__The request__: In the listing below, locate the line that contains "cad_parts[node].data.materials.append(metal)" and the line that contains "CASE_MIDDLE = (0, 0, 0.02)". Restate word for word those two lines and every line between them, and nothing else.

__Source excerpt__:
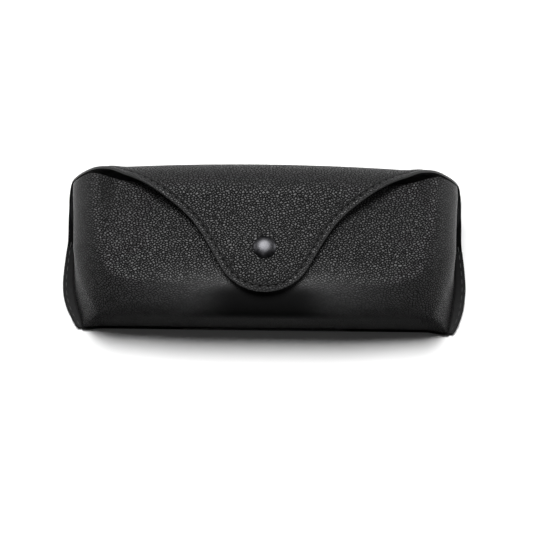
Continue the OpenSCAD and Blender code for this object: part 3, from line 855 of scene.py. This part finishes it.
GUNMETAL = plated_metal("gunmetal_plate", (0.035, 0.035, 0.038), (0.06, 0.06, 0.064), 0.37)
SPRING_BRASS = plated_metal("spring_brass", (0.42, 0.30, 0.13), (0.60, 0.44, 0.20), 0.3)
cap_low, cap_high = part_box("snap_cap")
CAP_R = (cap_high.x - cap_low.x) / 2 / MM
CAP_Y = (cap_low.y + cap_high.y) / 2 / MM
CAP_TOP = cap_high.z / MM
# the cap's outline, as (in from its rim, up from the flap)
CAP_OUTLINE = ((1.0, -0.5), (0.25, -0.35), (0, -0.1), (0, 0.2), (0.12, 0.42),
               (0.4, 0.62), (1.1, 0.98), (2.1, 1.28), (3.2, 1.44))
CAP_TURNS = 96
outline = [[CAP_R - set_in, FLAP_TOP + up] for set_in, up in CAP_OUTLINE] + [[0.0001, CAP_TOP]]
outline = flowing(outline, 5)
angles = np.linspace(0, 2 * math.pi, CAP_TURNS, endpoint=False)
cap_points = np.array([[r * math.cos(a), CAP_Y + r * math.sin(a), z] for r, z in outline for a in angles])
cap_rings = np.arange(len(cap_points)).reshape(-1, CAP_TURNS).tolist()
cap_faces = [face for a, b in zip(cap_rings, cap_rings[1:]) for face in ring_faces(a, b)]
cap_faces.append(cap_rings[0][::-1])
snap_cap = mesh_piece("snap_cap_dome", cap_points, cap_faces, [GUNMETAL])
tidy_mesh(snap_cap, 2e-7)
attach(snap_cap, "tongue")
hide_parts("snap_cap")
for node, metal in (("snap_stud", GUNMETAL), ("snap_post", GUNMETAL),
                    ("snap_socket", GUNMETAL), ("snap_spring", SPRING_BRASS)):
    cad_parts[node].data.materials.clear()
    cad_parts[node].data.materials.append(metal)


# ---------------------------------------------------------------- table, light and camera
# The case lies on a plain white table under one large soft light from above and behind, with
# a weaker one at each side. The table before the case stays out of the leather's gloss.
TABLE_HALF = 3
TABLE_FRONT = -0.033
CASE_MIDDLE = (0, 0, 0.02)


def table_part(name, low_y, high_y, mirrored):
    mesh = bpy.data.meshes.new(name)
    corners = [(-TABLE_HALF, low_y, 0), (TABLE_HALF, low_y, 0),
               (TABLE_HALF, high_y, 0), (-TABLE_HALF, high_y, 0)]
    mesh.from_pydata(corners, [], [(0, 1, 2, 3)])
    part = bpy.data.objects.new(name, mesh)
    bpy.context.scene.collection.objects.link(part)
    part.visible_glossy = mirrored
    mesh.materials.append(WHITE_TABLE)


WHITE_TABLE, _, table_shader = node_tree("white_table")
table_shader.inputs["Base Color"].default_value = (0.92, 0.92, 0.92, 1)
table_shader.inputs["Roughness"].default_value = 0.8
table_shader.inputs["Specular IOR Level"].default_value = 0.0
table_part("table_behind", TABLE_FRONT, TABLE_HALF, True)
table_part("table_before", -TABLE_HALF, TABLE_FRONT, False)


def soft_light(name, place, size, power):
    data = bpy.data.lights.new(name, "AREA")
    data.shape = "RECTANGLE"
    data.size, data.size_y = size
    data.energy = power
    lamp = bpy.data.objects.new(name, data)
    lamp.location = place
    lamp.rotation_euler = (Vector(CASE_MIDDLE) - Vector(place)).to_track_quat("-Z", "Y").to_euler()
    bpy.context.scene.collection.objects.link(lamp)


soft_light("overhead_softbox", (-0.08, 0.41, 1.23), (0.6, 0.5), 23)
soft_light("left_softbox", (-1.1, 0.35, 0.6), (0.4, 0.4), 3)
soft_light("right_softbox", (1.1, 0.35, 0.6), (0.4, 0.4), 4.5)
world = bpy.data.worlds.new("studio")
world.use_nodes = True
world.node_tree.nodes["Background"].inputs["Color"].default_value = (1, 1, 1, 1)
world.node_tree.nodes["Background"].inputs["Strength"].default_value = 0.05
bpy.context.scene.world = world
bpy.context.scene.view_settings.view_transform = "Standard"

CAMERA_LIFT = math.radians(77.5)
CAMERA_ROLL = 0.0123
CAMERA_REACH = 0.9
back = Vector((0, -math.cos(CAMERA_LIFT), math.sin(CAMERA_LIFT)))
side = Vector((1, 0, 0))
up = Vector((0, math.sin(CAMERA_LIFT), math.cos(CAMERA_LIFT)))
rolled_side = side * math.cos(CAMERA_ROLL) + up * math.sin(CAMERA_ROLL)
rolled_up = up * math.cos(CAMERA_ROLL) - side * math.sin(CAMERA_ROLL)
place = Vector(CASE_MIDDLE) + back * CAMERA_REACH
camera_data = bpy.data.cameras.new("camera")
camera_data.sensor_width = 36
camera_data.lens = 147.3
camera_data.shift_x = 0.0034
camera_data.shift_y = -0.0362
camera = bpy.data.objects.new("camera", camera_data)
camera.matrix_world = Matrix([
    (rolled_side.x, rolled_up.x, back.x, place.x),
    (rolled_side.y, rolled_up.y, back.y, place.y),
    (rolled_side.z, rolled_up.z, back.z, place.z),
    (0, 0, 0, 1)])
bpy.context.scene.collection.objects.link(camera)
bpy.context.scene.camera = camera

__Answer for this exercise__:
    cad_parts[node].data.materials.append(metal)


# ---------------------------------------------------------------- table, light and camera
# The case lies on a plain white table under one large soft light from above and behind, with
# a weaker one at each side. The table before the case stays out of the leather's gloss.
TABLE_HALF = 3
TABLE_FRONT = -0.033
CASE_MIDDLE = (0, 0, 0.02)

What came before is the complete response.